Tom Kalinske: "What? No, we have no games and we already had plans for-"
"I am the boss."
So they released it. The plan was it was released like, that day, to only select stores: Toys R Us, Babbages, Software Etc, and Electronics Boutique. It was in short supply, and expensive, but people were mildly impressed. Then, minutes later, the Sony rep walked on stage, after having thrown out his planned speech, said "299" and no one was caring about the Sega Saturn at E3.
The planned 20 game launch lineup was reduced to 6. Three sports games no one cares about, clockwork knight, panzer dragoon, and virtua fighter. Fine games, but... no 3rd party support. And the Saturn is infamously impossible to program for, those 3rd party games would take some time to get here. And then the biggest deathknell hit.
You'll notice literally none of the stores up there I mentioned still exist. How about the stores that didnt get the Saturn, felt betrayed, and literally refused to sell it?? Walmart. Target. KB Toys. They dropped Sega all together. Forever. KB Toys didnt even sell the Dreamcast, years later. This could have killed it alone in America. As a kid, I remember having to beg my parents to drive 45 minutes to Toys R Us to get games, when a few years prior Walmart was fine, and I could easily go to Walmart and see the shiny new Mario 64 systems. They of course rarely took me there.
The Saturn is the best selling Sega console in Japan, but SoJ really only seemed to care about that number. And they paid the price, hard. Things between SoJ and SoA were terrible, lots of rivalry, and the Saturn was the casualty. My favorite game console, reduced to a joke, or a footnote.

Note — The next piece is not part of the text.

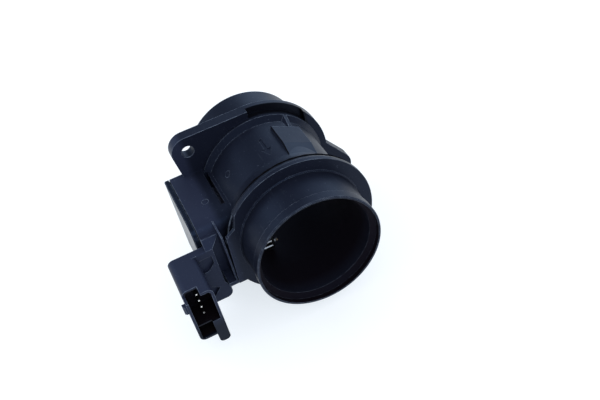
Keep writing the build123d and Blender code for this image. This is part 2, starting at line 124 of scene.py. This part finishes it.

Third party developers were also pissed off by the surprise release. Those games that didn't make the launch window because of the sudden drop affected their plans greatly and soured the devs relationship with Sega from day one. None of them were told in advance, and even if they were, they were in no position to get their games done in time. So Sega struggled with third party support in the US for the Saturn.
Also, technically Babbages, Software Etc, and Electronics Boutique still exist, they're all just GameStop now. But I wouldn't expect that to last much longer.